Data extract:
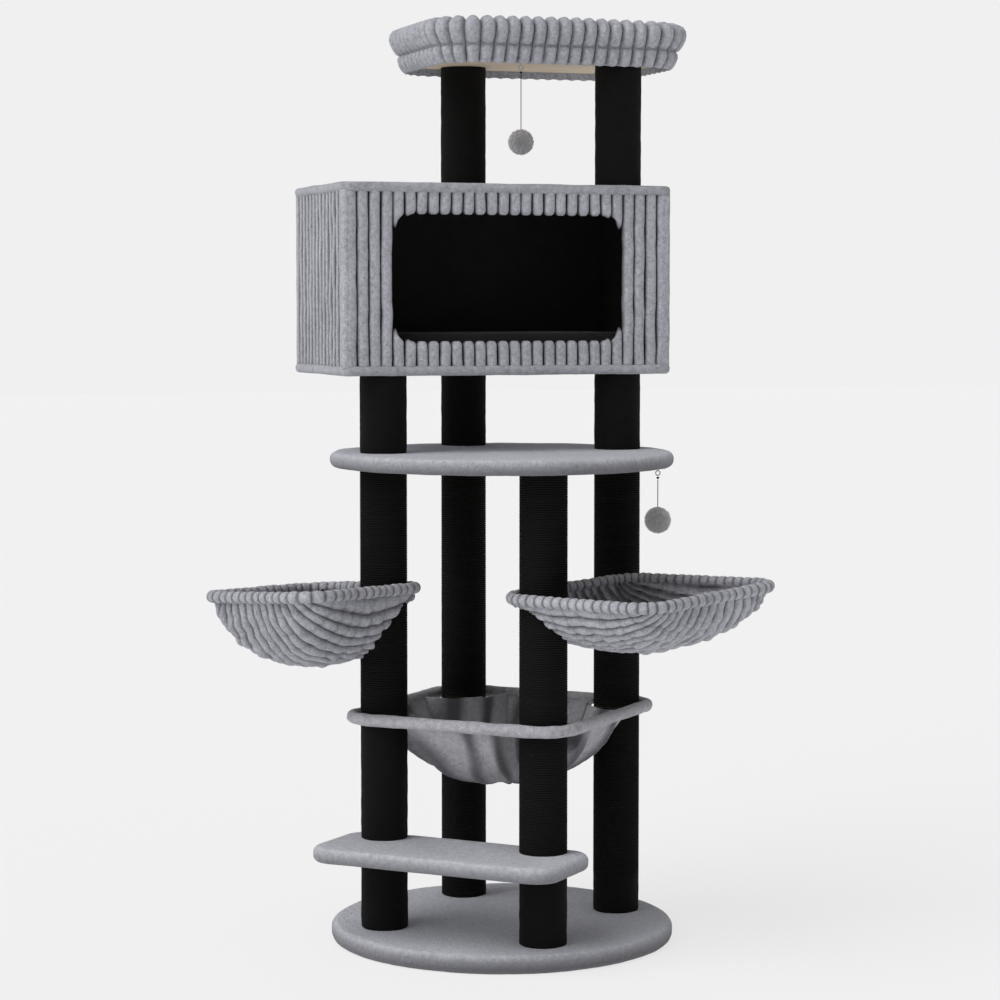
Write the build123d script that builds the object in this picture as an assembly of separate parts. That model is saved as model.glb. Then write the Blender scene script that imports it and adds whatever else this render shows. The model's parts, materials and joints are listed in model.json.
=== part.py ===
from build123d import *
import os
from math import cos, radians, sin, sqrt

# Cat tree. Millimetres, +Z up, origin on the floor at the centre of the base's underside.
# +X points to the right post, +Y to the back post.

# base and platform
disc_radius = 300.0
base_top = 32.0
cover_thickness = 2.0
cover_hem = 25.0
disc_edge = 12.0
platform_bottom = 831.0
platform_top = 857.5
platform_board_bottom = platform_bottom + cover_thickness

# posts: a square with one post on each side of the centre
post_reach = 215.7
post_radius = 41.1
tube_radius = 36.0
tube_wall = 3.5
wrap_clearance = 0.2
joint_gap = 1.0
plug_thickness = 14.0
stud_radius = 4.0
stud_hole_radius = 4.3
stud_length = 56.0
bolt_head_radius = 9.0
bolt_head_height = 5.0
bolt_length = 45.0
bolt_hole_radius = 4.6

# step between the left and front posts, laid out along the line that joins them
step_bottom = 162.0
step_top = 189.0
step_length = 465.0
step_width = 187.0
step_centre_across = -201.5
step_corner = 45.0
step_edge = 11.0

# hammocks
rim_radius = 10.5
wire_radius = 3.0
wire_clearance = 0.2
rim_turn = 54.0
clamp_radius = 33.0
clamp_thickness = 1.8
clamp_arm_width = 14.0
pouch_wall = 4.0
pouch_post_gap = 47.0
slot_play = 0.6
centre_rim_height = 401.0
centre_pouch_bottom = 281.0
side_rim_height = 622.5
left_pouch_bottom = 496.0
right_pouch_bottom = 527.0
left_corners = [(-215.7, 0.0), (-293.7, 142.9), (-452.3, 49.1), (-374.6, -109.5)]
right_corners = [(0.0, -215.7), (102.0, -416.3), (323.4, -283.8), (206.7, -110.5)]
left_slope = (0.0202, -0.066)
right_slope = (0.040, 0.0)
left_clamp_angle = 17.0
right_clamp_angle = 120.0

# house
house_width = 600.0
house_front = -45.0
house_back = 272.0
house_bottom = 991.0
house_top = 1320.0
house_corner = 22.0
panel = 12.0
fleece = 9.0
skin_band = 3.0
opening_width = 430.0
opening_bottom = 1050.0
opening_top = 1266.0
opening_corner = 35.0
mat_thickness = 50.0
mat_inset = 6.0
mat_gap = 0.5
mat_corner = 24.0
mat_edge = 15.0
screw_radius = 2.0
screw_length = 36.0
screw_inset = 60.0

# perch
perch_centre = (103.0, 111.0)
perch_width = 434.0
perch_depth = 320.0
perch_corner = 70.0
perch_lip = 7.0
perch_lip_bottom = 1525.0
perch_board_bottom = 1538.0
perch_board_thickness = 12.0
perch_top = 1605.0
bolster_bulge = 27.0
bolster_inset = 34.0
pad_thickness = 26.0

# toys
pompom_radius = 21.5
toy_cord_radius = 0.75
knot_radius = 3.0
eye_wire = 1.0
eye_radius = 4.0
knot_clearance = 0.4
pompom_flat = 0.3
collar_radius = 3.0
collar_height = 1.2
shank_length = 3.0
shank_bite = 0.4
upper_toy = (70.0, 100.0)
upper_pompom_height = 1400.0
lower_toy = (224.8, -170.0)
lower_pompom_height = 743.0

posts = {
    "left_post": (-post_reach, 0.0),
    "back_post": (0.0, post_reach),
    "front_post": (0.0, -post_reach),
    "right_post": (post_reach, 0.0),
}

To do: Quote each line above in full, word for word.

Result:
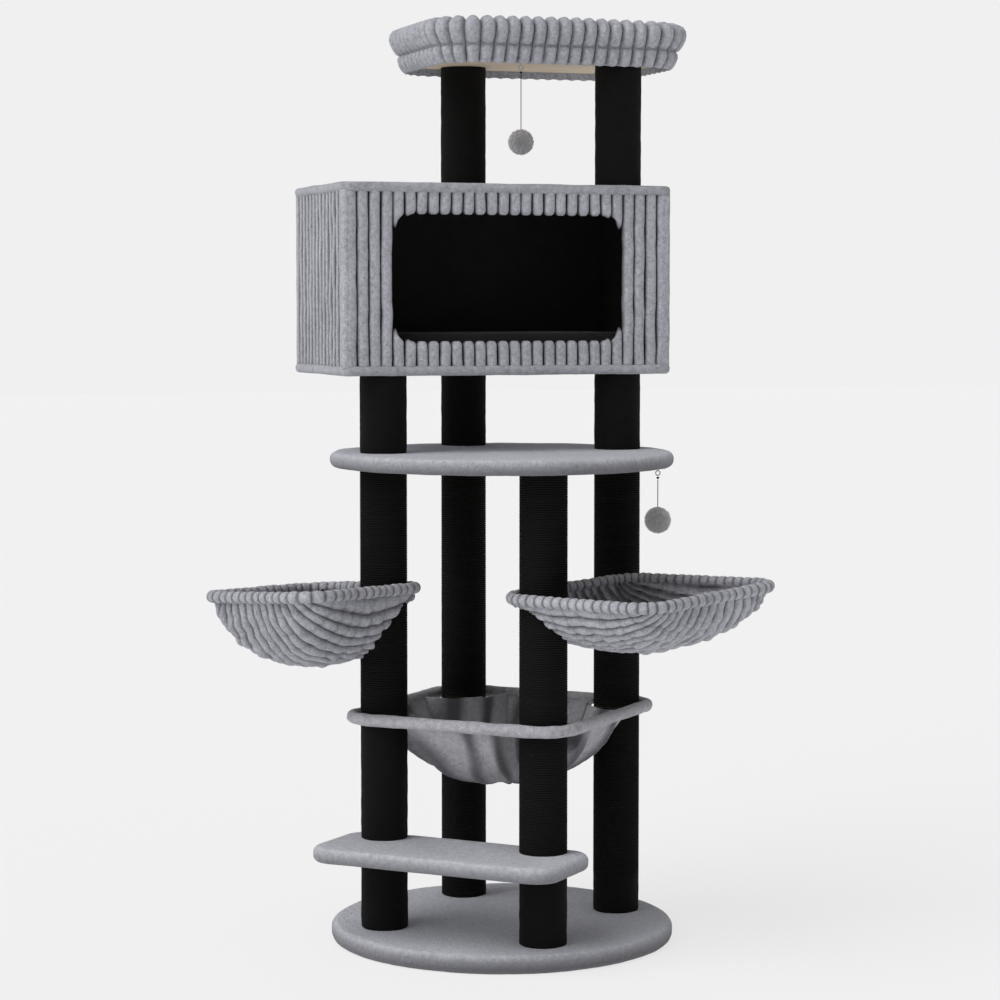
Write the build123d script that builds the object in this picture as an assembly of separate parts. That model is saved as model.glb. Then write the Blender scene script that imports it and adds whatever else this render shows. The model's parts, materials and joints are listed in model.json.
=== part.py ===
from build123d import *
import os
from math import cos, radians, sin, sqrt

# Cat tree. Millimetres, +Z up, origin on the floor at the centre of the base's underside.
# +X points to the right post, +Y to the back post.

# base and platform
disc_radius = 300.0
base_top = 32.0
cover_thickness = 2.0
cover_hem = 25.0
disc_edge = 12.0
platform_bottom = 831.0
platform_top = 857.5
platform_board_bottom = platform_bottom + cover_thickness

# posts: a square with one post on each side of the centre
post_reach = 215.7
post_radius = 41.1
tube_radius = 36.0
tube_wall = 3.5
wrap_clearance = 0.2
joint_gap = 1.0
plug_thickness = 14.0
stud_radius = 4.0
stud_hole_radius = 4.3
stud_length = 56.0
bolt_head_radius = 9.0
bolt_head_height = 5.0
bolt_length = 45.0
bolt_hole_radius = 4.6

# step between the left and front posts, laid out along the line that joins them
step_bottom = 162.0
step_top = 189.0
step_length = 465.0
step_width = 187.0
step_centre_across = -201.5
step_corner = 45.0
step_edge = 11.0

# hammocks
rim_radius = 10.5
wire_radius = 3.0
wire_clearance = 0.2
rim_turn = 54.0
clamp_radius = 33.0
clamp_thickness = 1.8
clamp_arm_width = 14.0
pouch_wall = 4.0
pouch_post_gap = 47.0
slot_play = 0.6
centre_rim_height = 401.0
centre_pouch_bottom = 281.0
side_rim_height = 622.5
left_pouch_bottom = 496.0
right_pouch_bottom = 527.0
left_corners = [(-215.7, 0.0), (-293.7, 142.9), (-452.3, 49.1), (-374.6, -109.5)]
right_corners = [(0.0, -215.7), (102.0, -416.3), (323.4, -283.8), (206.7, -110.5)]
left_slope = (0.0202, -0.066)
right_slope = (0.040, 0.0)
left_clamp_angle = 17.0
right_clamp_angle = 120.0

# house
house_width = 600.0
house_front = -45.0
house_back = 272.0
house_bottom = 991.0
house_top = 1320.0
house_corner = 22.0
panel = 12.0
fleece = 9.0
skin_band = 3.0
opening_width = 430.0
opening_bottom = 1050.0
opening_top = 1266.0
opening_corner = 35.0
mat_thickness = 50.0
mat_inset = 6.0
mat_gap = 0.5
mat_corner = 24.0
mat_edge = 15.0
screw_radius = 2.0
screw_length = 36.0
screw_inset = 60.0

# perch
perch_centre = (103.0, 111.0)
perch_width = 434.0
perch_depth = 320.0
perch_corner = 70.0
perch_lip = 7.0
perch_lip_bottom = 1525.0
perch_board_bottom = 1538.0
perch_board_thickness = 12.0
perch_top = 1605.0
bolster_bulge = 27.0
bolster_inset = 34.0
pad_thickness = 26.0

# toys
pompom_radius = 21.5
toy_cord_radius = 0.75
knot_radius = 3.0
eye_wire = 1.0
eye_radius = 4.0
knot_clearance = 0.4
pompom_flat = 0.3
collar_radius = 3.0
collar_height = 1.2
shank_length = 3.0
shank_bite = 0.4
upper_toy = (70.0, 100.0)
upper_pompom_height = 1400.0
lower_toy = (224.8, -170.0)
lower_pompom_height = 743.0

posts = {
    "left_post": (-post_reach, 0.0),
    "back_post": (0.0, post_reach),
    "front_post": (0.0, -post_reach),
    "right_post": (post_reach, 0.0),
}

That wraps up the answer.